Some digital businesses use minimums for wholesale or licensing purposes, but that is a different situation. For most stores selling downloads or subscriptions, minimums just create friction without solving a real cost problem.

What Minimum Amount Should You Set?

Look at your actual costs. Add up average shipping, packaging materials, payment processing fees, and the time spent fulfilling an order. That is your break-even point. Your minimum should sit above that number.

Many successful stores set minimums between $25 and $50, but your number depends on your products and margins. A store selling small, lightweight items might use $25. A furniture store might need $200.

Check your order history in WooCommerce analytics. If most customers already spend above a certain amount, setting your minimum there will not affect many people but will prevent the unprofitable outliers.

When This Strategy Does Not Work

Minimum order amounts make sense for many businesses, but not all. Skip this if:

  • Your average order value is already high
  • You sell one main product with few add-ons
  • Your margins are strong enough to absorb small order costs
  • You are trying to break into a new market and need low barriers

Also, be careful with minimums if you are running ads to cold traffic. New customers already face friction. Adding a purchase minimum on top of that might push them away before they understand your value.

Testing and Adjusting Your Minimum

Start conservative. Set a lower minimum than you think you need, then track what happens over a month. Watch these numbers in your WooCommerce reports:

  • Cart abandonment rate
  • Average order value
  • Number of completed orders
  • Profit per order after all costs

If cart abandonment stays steady and average order value increases, you set it right. If abandonment jumps significantly, you might have gone too high too fast.

You can also survey customers who abandon. Sometimes the minimum is not the problem. Shipping costs, checkout complexity, or lack of trust might be the real issue.

Keeping Your Store Profitable Long Term

A minimum order amount is one tool in a bigger strategy. It works best alongside other tactics like free shipping thresholds, product bundling, and upsells at checkout.

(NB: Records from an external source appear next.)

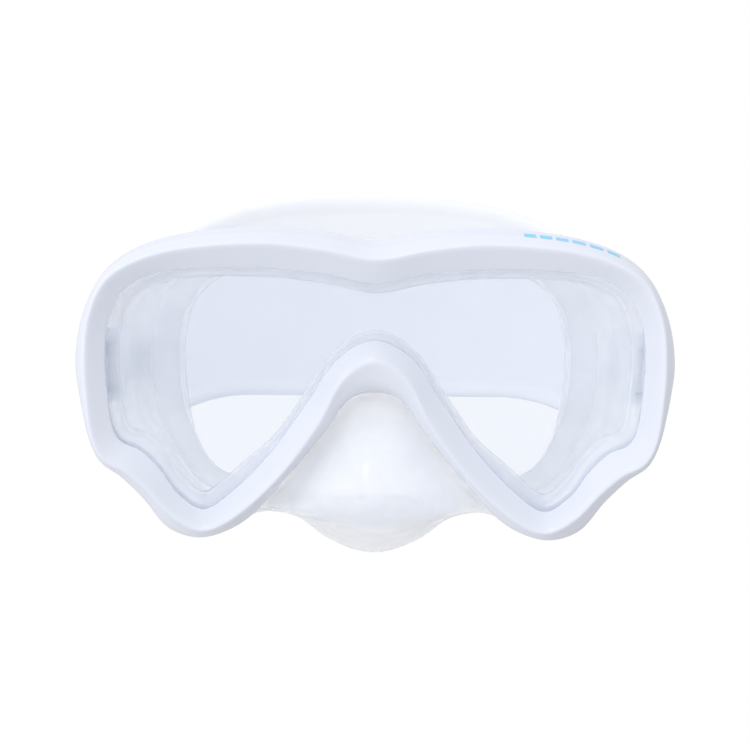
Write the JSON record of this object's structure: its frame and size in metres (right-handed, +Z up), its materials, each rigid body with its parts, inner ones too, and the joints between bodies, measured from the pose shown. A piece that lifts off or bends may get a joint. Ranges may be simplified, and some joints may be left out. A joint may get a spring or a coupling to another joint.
{
  "type": "diving mask",
  "caption": "Single-lens diving mask: white rim, clear silicone skirt with nose pocket, and a wide silicone head strap on swivel buckles with release levers.",
  "frame": {"origin": "centre of the bounding box's bottom, under the lowest point of the skirt's upper-lip seal", "axes": "+X across the mask, to the right as seen from the front; +Y from the lens towards the back of the strap; +Z up, with the lens upright"},
  "size_m": [0.1684, 0.174, 0.0964],
  "materials": {
    "frame_plastic": "glossy moulded polycarbonate",
    "lens_glass": "clear tempered glass",
    "skirt_silicone": "frosted clear silicone",
    "strap_silicone": "satin white silicone",
    "buckle_plastic": "satin moulded plastic",
    "stainless": "polished stainless steel"
  },
  "bodies": {
    "mask": {"outer_frame": "frame_plastic", "inner_frame": "frame_plastic", "lens": "lens_glass", "skirt": "skirt_silicone", "pivot_pin_left": "stainless", "pivot_pin_right": "stainless"},
    "strap": {"strap": "strap_silicone", "buckle_body_left": "buckle_plastic", "buckle_body_right": "buckle_plastic", "roller_pin_left": "stainless", "roller_pin_right": "stainless", "lever_pin_left": "stainless", "lever_pin_right": "stainless"},
    "lever_left": {"release_lever_left": "buckle_plastic", "lever_spring_left": "stainless"},
    "lever_right": {"release_lever_right": "buckle_plastic", "lever_spring_right": "stainless"},
    "roller_left": {"strap_roller_left": "buckle_plastic"},
    "roller_right": {"strap_roller_right": "buckle_plastic"},
    "keeper_left": {"strap_keeper_left": "strap_silicone"},
    "keeper_right": {"strap_keeper_right": "strap_silicone"}
  },
  "joints": [
    {"name": "strap_swing", "type": "hinge", "parent": "mask", "child": "strap", "pos_m": [0, -0.05145, 0.05295], "axis": [1, 0, 0], "range_deg": [-40, 50]},
    {"name": "release_lever_left", "type": "hinge", "parent": "strap", "child": "lever_left", "pos_m": [-0.0814, -0.03695, 0.05295], "axis": [0, 0, 1], "range_deg": [0, 12], "stiffness_Nm_per_rad": 0.02, "springref_deg": -20.05},
    {"name": "strap_roller_left", "type": "hinge", "parent": "strap", "child": "roller_left", "pos_m": [-0.077, -0.02795, 0.05295], "axis": [0, 0, 1], "continuous": true},
    {"name": "strap_keeper_left", "type": "slide", "parent": "strap", "child": "keeper_left", "axis": [0.157, 0.9876, 0], "range_m": [-0.005, 0.002]},
    {"name": "release_lever_right", "type": "hinge", "parent": "strap", "child": "lever_right", "pos_m": [0.0814, -0.03695, 0.05295], "axis": [0, 0, -1], "range_deg": [0, 12], "stiffness_Nm_per_rad": 0.02, "springref_deg": -20.05},
    {"name": "strap_roller_right", "type": "hinge", "parent": "strap", "child": "roller_right", "pos_m": [0.077, -0.02795, 0.05295], "axis": [0, 0, 1], "continuous": true},
    {"name": "strap_keeper_right", "type": "slide", "parent": "strap", "child": "keeper_right", "axis": [-0.157, 0.9876, 0], "range_m": [-0.005, 0.002]}
  ]
}
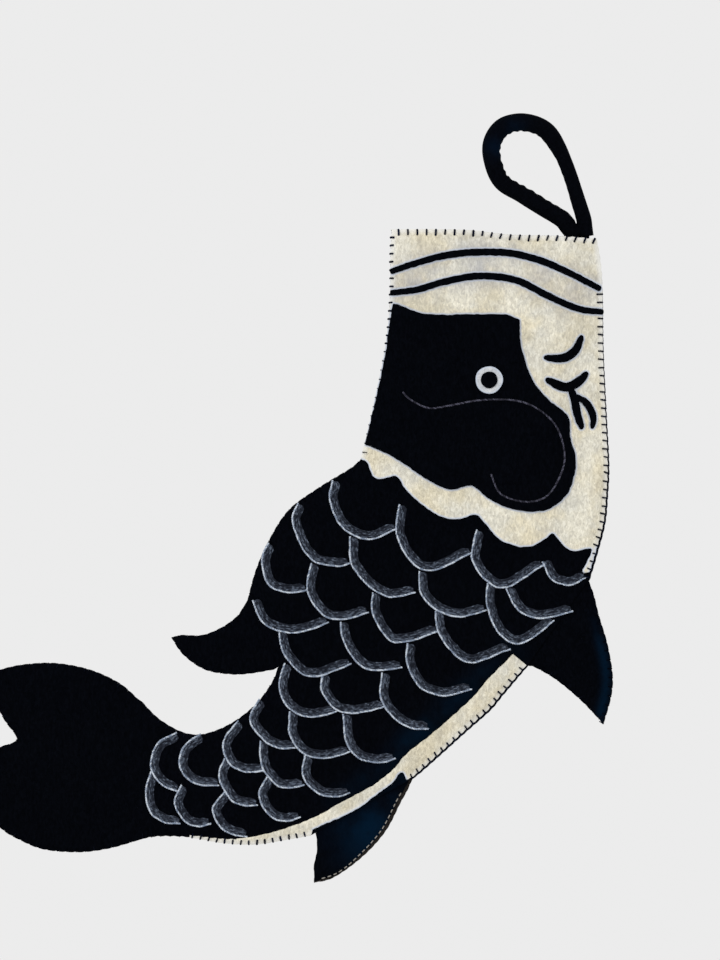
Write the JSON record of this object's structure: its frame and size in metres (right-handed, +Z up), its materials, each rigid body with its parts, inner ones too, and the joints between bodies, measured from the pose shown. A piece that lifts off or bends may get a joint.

If you are not sure what combination of strategies fits your business model, or if you need help implementing any of these features properly, that is exactly the kind of problem we solve. You can reach out and we will look at your specific situation.

The goal is not to squeeze every dollar from every customer. It is to build a store that stays profitable so you can keep serving customers well for years. Sometimes that means setting boundaries that protect your business while still delivering value.